Data Source: FBI UCS Annual Crime Reports
Looking at the data, however, crime was at its lowest point in the past half century in 1964 when Goldwater first invoked the need to return to “law and order” in America. As shown in the graph above, the total crime rate per 100,000 citizens grew almost threefold during the heyday of federal “law and order” policies under Presidents Nixon and Reagan; the violent crime rate has only slightly increased over the past fifty years, and it still only comprises a small sliver of the total number of crimes committed in the United States.
This completely and universally counters everything that Goldwater, Reagan, Nixon, and other conservatives say when they tout “law and order” as an effective anti-crime policy prescription. It seems like these types of policies should only be used if we want to increase crime rates in America.
And yet, we see Donald Trump is bringing out the golden oldies and decrying the need for “law and order” in America in the face of terror attacks and interactions with law enforcement gone wrong.
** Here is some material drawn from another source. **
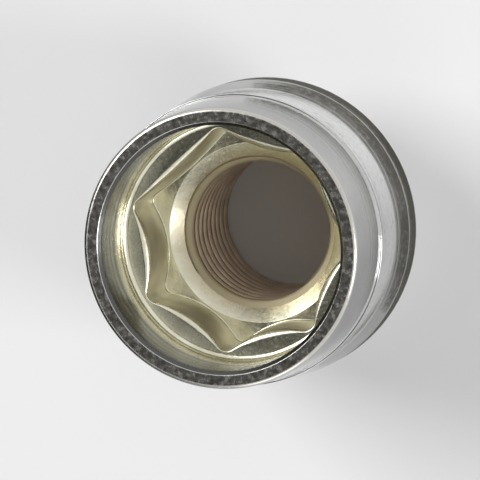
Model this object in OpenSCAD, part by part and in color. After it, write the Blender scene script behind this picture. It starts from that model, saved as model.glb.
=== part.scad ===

However, he doesn’t mean it in the same way as it was used in the 1960’s, 1970’s, and 1980’s; he doesn’t (necessarily) want to “go on the offensive” against African Americans, but, rather, immigrants, Muslims, and “terrorists.”
He fully understands, however, the history and implications that come with the phrase. He’s just using it because he knows that it works with the voters whom he is trying to court, and because it will allow him the latitude to be able to pursue whatever policies he seeks to put into place once in the White House.
Hopefully, for the country’s sake, we won’t get to that point.